Interactive Simulation
This simulation computes winding numbers for maps $S^1 \to S^1$, visualizes Hopf fibration fibers, plots the topological degree of maps between spheres, and displays vortex configurations corresponding to different homotopy classes.

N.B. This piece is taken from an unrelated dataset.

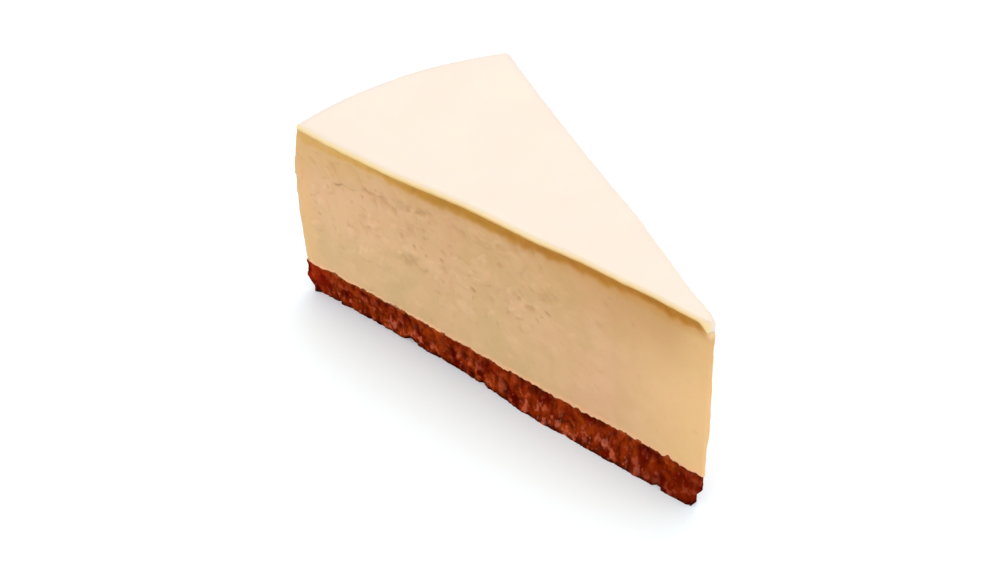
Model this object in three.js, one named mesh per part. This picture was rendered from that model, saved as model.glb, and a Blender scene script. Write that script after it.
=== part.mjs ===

Homotopy Groups: Winding Numbers, Hopf Fibration & Topological Defects
PythonClick Run to execute the Python code
Code will be executed with Python 3 on the server
Summary
Fundamental Group
$\pi_1$ classifies loops up to homotopy. For $S^1$: winding numbers ($\mathbb{Z}$). For $SO(3)$: the $\mathbb{Z}_2$ explaining spinor sign flips under $2\pi$ rotation.
Higher Homotopy Groups
$\pi_n(X)$ classifies maps $S^n \to X$. Always abelian for $n \geq 2$. The surprise$\pi_3(S^2) = \mathbb{Z}$ is generated by the Hopf fibration.
Exact Sequences
Fibrations yield long exact sequences connecting the homotopy groups of fiber, total space, and base. A powerful computational tool and classifier of symmetry-breaking defects.
Topological Defects
Homotopy groups of $G/H$ classify defects in ordered media: domain walls ($\pi_0$), vortices ($\pi_1$), monopoles ($\pi_2$), and skyrmions ($\pi_3$).